I may be getting sued.

I was rear-ended on the freeway last March. The impact forced me into the car ahead of me. I was stopped with the rest of the traffic with my foot on the brake and was hit from behind by an inattentive driver. She had no insurance.

Today I got a letter from the guy I was pushed into. He says that my insurance company “refused to accept responsibility” for the damages caused “by me” and he will have “no recourse but to take it to court to collect for the damages [“I”] caused”.

The CA DMV says I was not at fault. My insurance company says I’m not at fault. The police report says I’m not at fault. The police report says the at-fault driver is the woman who hit me. Hey, I was stopped!

What should I do?

Forgive me if this seems too obvious, but I’m going to recommend you talk to a lawyer. Tell him or her what you told us, and go from there. Make sure you ask that if the suit against you gets tossed if you can countersue for your lawyer’s fees. Show him who’s boss, dude.

deny Deny DENY! -
Just direct all communication to the girl who hit you. Just act like it doesn’t faze you in the least. It’s not your fault therefore not your problem.

If it starts getting too heavy - see a lawyer.

It sounds like he may be trying to take you to small claims court. I don’t think you would have a problem if you did not have legal representation with you, but it certainly wouldn’t hurt. A lot of lawyers give free initial consultations (but, kinda like the psychics, they may tell you it will take an additional meeting), but call around and see what you can come up with. If he does take you to small claims court, you still have about 6 weeks after you have been notified, and you can always reschedule if you are not ready the first time. Good Luck!

If I decided to hotwire the bulldozer at the construction site down the street, drive it to the supermarket and smash all the cars over to one side of the parking lot, I can assure you that the people would be looking to me to pay for the damages, not the individual whom their car was smashed up against in the middle of all the wreckage.

Usually, I’m the first one to say “See a lawyer”, but this is the rare occasion where this shouldn’t be your first step.
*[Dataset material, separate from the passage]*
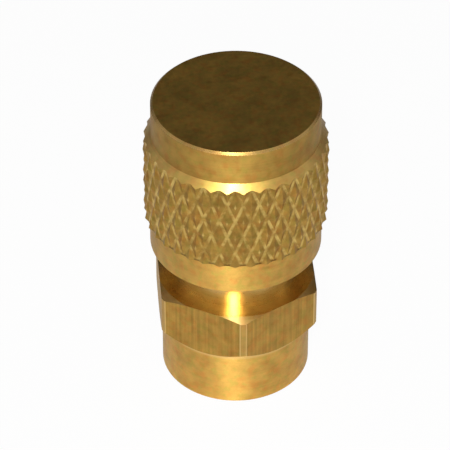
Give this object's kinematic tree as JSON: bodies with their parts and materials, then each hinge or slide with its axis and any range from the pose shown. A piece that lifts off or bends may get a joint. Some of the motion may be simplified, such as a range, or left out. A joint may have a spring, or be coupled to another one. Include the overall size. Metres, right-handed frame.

Turn this matter over to your insurer. Almost certainly, your insurer has the duty to defend you in cases like this. In fact, if you don’t promptly notify your insurer of this demand, you may lose your coverage.

Only if your insurer declines to defend you in this matter should you see a lawyer. Of course, if you are sued, and your insurer doesn’t promptly step in, you should see a lawyer right away.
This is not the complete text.